In this connection I shall cite from an article by Dr. K. M. Teigen of Minneapolis, Minnesota, entitled "Pionerliv" (Pioneer Life).[219] He says:

In the days of the sail-ship a voyage across the Atlantic Ocean was more of an undertaking than a journey around the world now. Most of the summer might be required for it if the weather was unfavorable. My mother's party from Flesberg and Lyngdal parishes in Numedal, took seven weeks and four days in 1843 with the brig _Hercules_, Captain Overvind, between Drammen and New York; my father's company from Sogndal in Inner Sogn, three years later, lay for fourteen weeks heaving and lunging in contrary winds between Bergen and the promised land. And then came the journey by steamer up the Hudson to Troy, thence through the "canal" and the sluices at Oswego by canal boats, which were drawn with a snail's pace by horses, lazily moving along the banks; then by way of the lakes by steamer again westward to Milwaukee.
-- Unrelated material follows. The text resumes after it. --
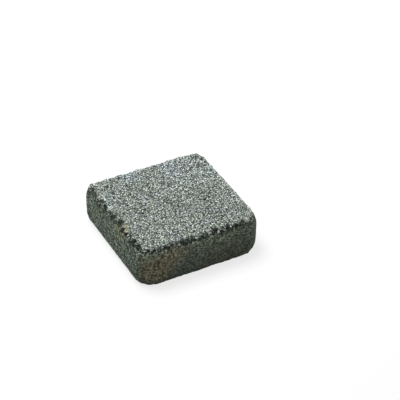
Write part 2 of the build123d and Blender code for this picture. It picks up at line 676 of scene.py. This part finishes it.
def sideColour(tree, places, axes, pastCrest):
    onLeft = ramp(tree, axes["X"], *sideTones["leftFade"])
    skin = dict(sideSkin)
    for name, value in leftSkin.items():
        skin[name] = blendNumbers(tree, onLeft, sideSkin[name], value)
    colour, tone, height = concreteFinish(tree, places, skin)
    colour = blend(tree, onLeft, colour, toned(tree, colour, sideTones["leftTint"]))
    # painted shade under the crest, painted shade darker towards the foot, and on the bevel a painted
    # highlight on the right and painted shade on the left
    foot = ramp(tree, axes["Z"], *sideTones["footHeights"], toLow=sideTones["foot"])
    leftFoot = ramp(tree, axes["Z"], *sideTones["leftFootHeights"], toLow=sideTones["leftFoot"])
    bevelTone = blendNumbers(tree, onLeft, sideTones["bevel"], sideTones["leftBevel"])
    shades = (
        paintedCrestShade(tree, places, pastCrest),
        blendNumbers(tree, onLeft, foot, leftFoot),
        ramp(tree, axes["Z"], *sideTones["bevelHeights"], toLow=1.0, toHigh=bevelTone),
    )
    for shade in shades:
        colour = toned(tree, colour, shade)
    return colour, tone, height


def openCrest(tree, places, colour, pastCrest, grainTone):
    # along the crest lie light grains, and dark spots of painted shade for open cavities
    fromBand = doMath(tree, "ABSOLUTE", doMath(tree, "ADD", pastCrest, crestLook["bandBelow"]))
    band = ramp(tree, fromBand, *crestLook["bandFade"])
    flecks = spots(tree, places, crestLook["fleckSpacing"], *crestLook["fleckEdge"])
    flecks = multiply(tree, multiply(tree, flecks, band), crestLook["fleckStrength"])
    colour = blend(tree, flecks, colour, toned(tree, crestLook["fleckColour"], grainTone))
    cavities = spots(tree, places, crestLook["cavitySpacing"], *crestLook["cavityEdge"])
    cavityTone = blend(tree, multiply(tree, cavities, band), white, crestLook["cavityShade"])
    return toned(tree, colour, cavityTone)


def concreteMaterial():
    material, tree, shader = newMaterial("tumbled concrete")
    places = addNode(tree, "TexCoord").outputs["Object"]
    axes = addNode(tree, "SeparateXYZ")
    feed(tree, axes.inputs["Vector"], places)
    pastCrest = readAttribute(tree, "past crest")
    top, topHeight = wearingColour(tree, places, axes.outputs)
    side, sideTone, sideHeight = sideColour(tree, places, axes.outputs, pastCrest)

    # the skin ends at the crest in a ragged line
    waver = doMath(tree, "SUBTRACT", noise(tree, places, crestLook["raggedSize"], roughness=0.7), 0.5)
    ragged = doMath(tree, "MULTIPLY_ADD", waver, crestLook["raggedReach"], pastCrest)
    wearing = ramp(tree, ragged, *crestLook["raggedEdge"])
    colour = blend(tree, wearing, side, top)
    colour = openCrest(tree, places, colour, pastCrest, sideTone)
    # stains with a patch of painted shade, grains, and holes darkened with painted shade
    for marks in (stainsAndShade, grains, shadedHoles):
        colour = addMarks(tree, places, colour, marks, sideTone)

    # hollows are darker with painted shade and bumps lighter with a painted highlight
    cavityTone = ramp(tree, readAttribute(tree, "cavity"), *surface["hollows"], *surface["hollowTones"])
    feed(tree, shader.inputs["Base Color"], toned(tree, colour, cavityTone))
    feed(tree, shader.inputs["Roughness"], surface["roughness"])
    feed(tree, shader.inputs["Specular IOR Level"], surface["specular"])
    bump = addNode(tree, "Bump")
    feed(tree, bump.inputs["Height"], blendNumbers(tree, wearing, sideHeight, topHeight))
    feed(tree, bump.inputs["Distance"], surface["bumpHeight"])
    feed(tree, bump.inputs["Strength"], surface["bumpStrength"])
    feed(tree, shader.inputs["Normal"], bump.outputs["Normal"])
    return material


stone.data.materials.append(concreteMaterial())
report("concrete mixed")

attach(stone, "root")
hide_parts("paving_stone")


# Studio: a pale floor, a broad lamp overhead and a soft surround

studio = {
    "floorSize": 6.0,
    "floorColour": (0.3, 0.3, 0.3, 1),
    "floorRoughness": 0.9,
    "floorGlow": 0.75,
    "surround": 0.3,
    "lampPlace": (-0.18, 0.5, 1.5),
    "lampAim": (0, 0, 0.03),
    "lampSize": 1.0,
    "lampPower": 25,
}


def seenDirectly(tree):
    # 1 for what the camera sees, also by way of gloss or glass
    path = addNode(tree, "LightPath").outputs
    seen = doMath(tree, "MAXIMUM", path["Is Camera Ray"], path["Is Glossy Ray"])
    return doMath(tree, "MAXIMUM", seen, path["Is Transmission Ray"])


def floorMaterial(use):
    # the camera sees a white floor that glows a little, so that its shadow stays pale
    material, tree, shader = newMaterial("pale floor")
    seen = seenDirectly(tree)
    feed(tree, shader.inputs["Base Color"], blend(tree, seen, use["floorColour"], white))
    feed(tree, shader.inputs["Roughness"], use["floorRoughness"])
    feed(tree, shader.inputs["Specular IOR Level"], 0.0)
    glow = addNode(tree, "Emission")
    mix = addNode(tree, "MixShader")
    feed(tree, mix.inputs["Fac"], multiply(tree, seen, use["floorGlow"]))
    feed(tree, mix.inputs[1], shader.outputs["BSDF"])
    feed(tree, mix.inputs[2], glow.outputs["Emission"])
    feed(tree, tree.nodes["Material Output"].inputs["Surface"], mix.outputs["Shader"])
    return material


def layFloor(use):
    bpy.ops.mesh.primitive_plane_add(size=use["floorSize"])
    floor = bpy.context.active_object
    floor.name = "floor"
    floor.data.materials.append(floorMaterial(use))


def lightSurround(use):
    # white to the camera, dimmer as a light
    world = bpy.data.worlds.new("surround")
    bpy.context.scene.world = world
    world.use_nodes = True
    tree = world.node_tree
    dim = use["surround"]
    strength = doMath(tree, "MULTIPLY_ADD", seenDirectly(tree), 1 - dim, dim)
    background = tree.nodes["Background"].inputs
    feed(tree, background["Color"], white)
    feed(tree, background["Strength"], strength)


def hangLamp(use):
    place, aim = Vector(use["lampPlace"]), Vector(use["lampAim"])
    turn = (place - aim).to_track_quat("Z", "Y").to_euler()
    bpy.ops.object.light_add(type="AREA", location=place, rotation=turn)
    lamp = bpy.context.active_object
    lamp.name = "overhead lamp"
    lamp.data.shape = "DISK"
    lamp.data.size = use["lampSize"]
    lamp.data.energy = use["lampPower"]


layFloor(studio)
lightSurround(studio)
hangLamp(studio)
bpy.context.scene.view_settings.view_transform = "Standard"
report("studio lit")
For this journey of about a thousand miles another month went by, without counting the walk from Milwaukee to Koshkonong, lying seventy miles distant in the wilderness, whither so many of the earliest Norwegian immigrants were destined.

[219] The article forms one in a series of most interesting articles bearing the general title "Blandt Vestens Vikinger" ('Mongst the Vikings of the West) printed in _Amerika_ in 1901 and 1902. Dr. Teigen, son of O. C. Teigen, Koshkonong Pioneer of 1846, is a poet and story writer of the first rank among Norwegians in America.

At the place of landing the immigrants were frequently obliged to wait for several days before the westward journey was begun. To Rock Prairie, Koshkonong or Norway Grove, as the case might be, required another week, and correspondingly more for those bound for more westerly settlements. In all the duration of the journey from Norway to the settlement which was the immigrant's ultimate destination was rarely made in less than nine weeks; often it consumed as much as five months.